Electronic Current Solutions
Accounting for tidal current electronically is a breeze, so long as your equipment is set up properly and you’re asking the right questions.
GPS and paper chart: This one is easy with a decent GPS receiver. Plot a waypoint at your destination and hit the ‘GoTo’ button. Steer so the GPS readout of your track, or COG (course over ground), is the same as the bearing to the waypoint, and you’ve cracked the problem. The computer does the rest. Don’t forget to make sure you aren’t being sent over a large rock. The GPS doesn’t know where they are.
Electronic Chartplotter: A well setup chartplotter provides the best of all solutions to a short cross-current passage. To enjoy the full benefit, you must first switch on the “track,” or COG vector. This is often confused with the “heading” vector, and many plotters add to the fun by making “heading” easier to find and more conspicuous on the screen. My own expensive plotter dishes up a weak green color for ground track and a meaty black line for heading. I can’t alter these, which tells me something about the manufacturer.
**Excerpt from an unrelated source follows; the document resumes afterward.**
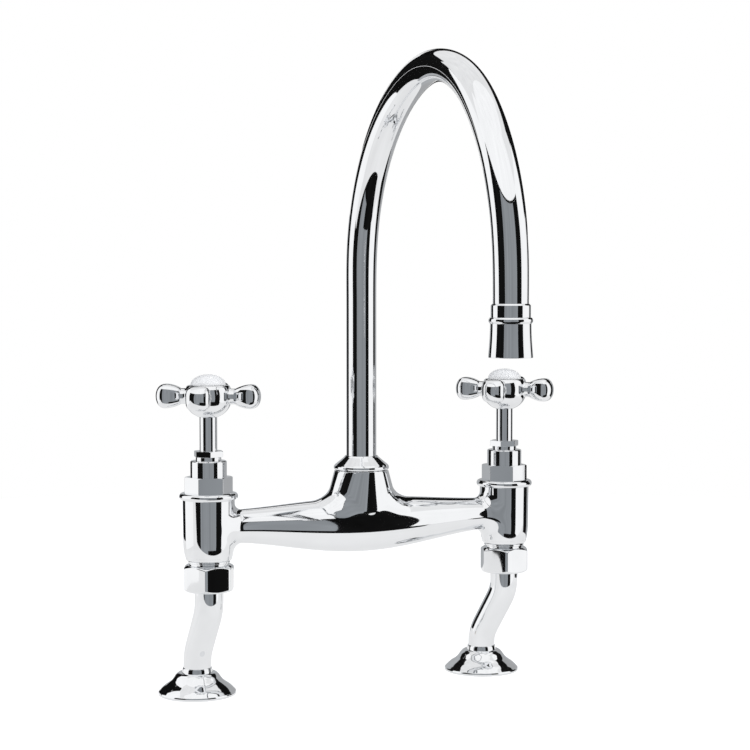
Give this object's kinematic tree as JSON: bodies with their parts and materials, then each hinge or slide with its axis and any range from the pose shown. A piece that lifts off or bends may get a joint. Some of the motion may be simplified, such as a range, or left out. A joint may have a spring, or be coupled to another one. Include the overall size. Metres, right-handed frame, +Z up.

Heading is rarely as useful as track, because it doesn’t show where you’re going. It only indicates which way your bow is pointing.
With the track vector emanating from the bow of the little boat on the screen, you’ve only to steer so the line intersects the destination and the job is done.
Electronic Caveat
On a cross-tide run with a one-way current, electronics are great. But if the current is likely to reverse, electronics can drop us straight into the classic error of the pilot who lays off a single course for each hour of tide so as to stay on the rhumbline. Most plotters can only keep you on the line, they can’t be programmed to let you drift with the tide then come back again. Only you and a piece of paper (or a PC-based chart program) can do that. Follow the plotter slavishly with a reversing current and I guarantee you’ll be the last one home!